Regulatory Storm on its way


IT now transpires that the Australian Securities and Investments Commission (ASIC) did receive four complaints relating to Storm Financial in the period 2006 to 2007. Trouble is, it considered those complaints to be “minor complaints”. Quite simply, the regulator did not consider there was a smoking gun.
That is the bottom line of evidence given to a Senate Standing Committee on Economics by ASIC chairman Tony D’Aloisio late last month.
It would probably be helpful to know, therefore, the exact nature of the complaints received by the regulator and why, precisely, they did not give rise to the sort of investigation that might have helped prevent the interests of many of those investors now suffering large losses.

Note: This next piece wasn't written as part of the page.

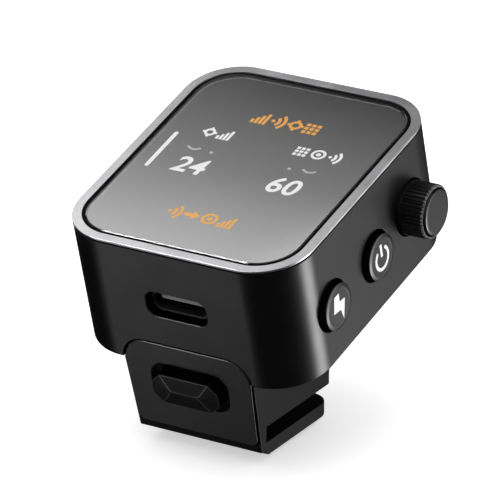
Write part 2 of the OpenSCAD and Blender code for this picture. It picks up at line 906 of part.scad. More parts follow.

Once again, it appears to be a case of the regulations rather than the regulator being at fault. It seems that, quite simply, ASIC did not find substantive regulatory breaches.
On that basis, there is strong justification for a thorough review of the circumstances surrounding the collapse of not only Storm but Westpoint, Opes Prime et al to determine where regulatory gaps exist and how they can be appropriately fixed.
Whether the financial planning community likes it or not, it is a given that it will face a tougher regulatory environment as a result of the Storm collapse.
Those people who made the four complaints relating to Storm between 2006 and 2007 will find little solace in the fact that the regulator found no smoking gun. They will only worry that despite having raised their concerns, ASIC then found no reason to act.
Of course, ASIC receives hundreds of complaints a day relating to not only financial planning practices but a broad range of companies. It does not have unlimited resources and it can only act consistent with the legislation and regulations it administers.
That said, the receipt of four complaints in one year about a single company would suggest to many people that a pattern was emerging. This, of course, may raise the broader question of how many complaints a year the regulator actually receives about financial planning practices and what it ultimately chooses to do about them.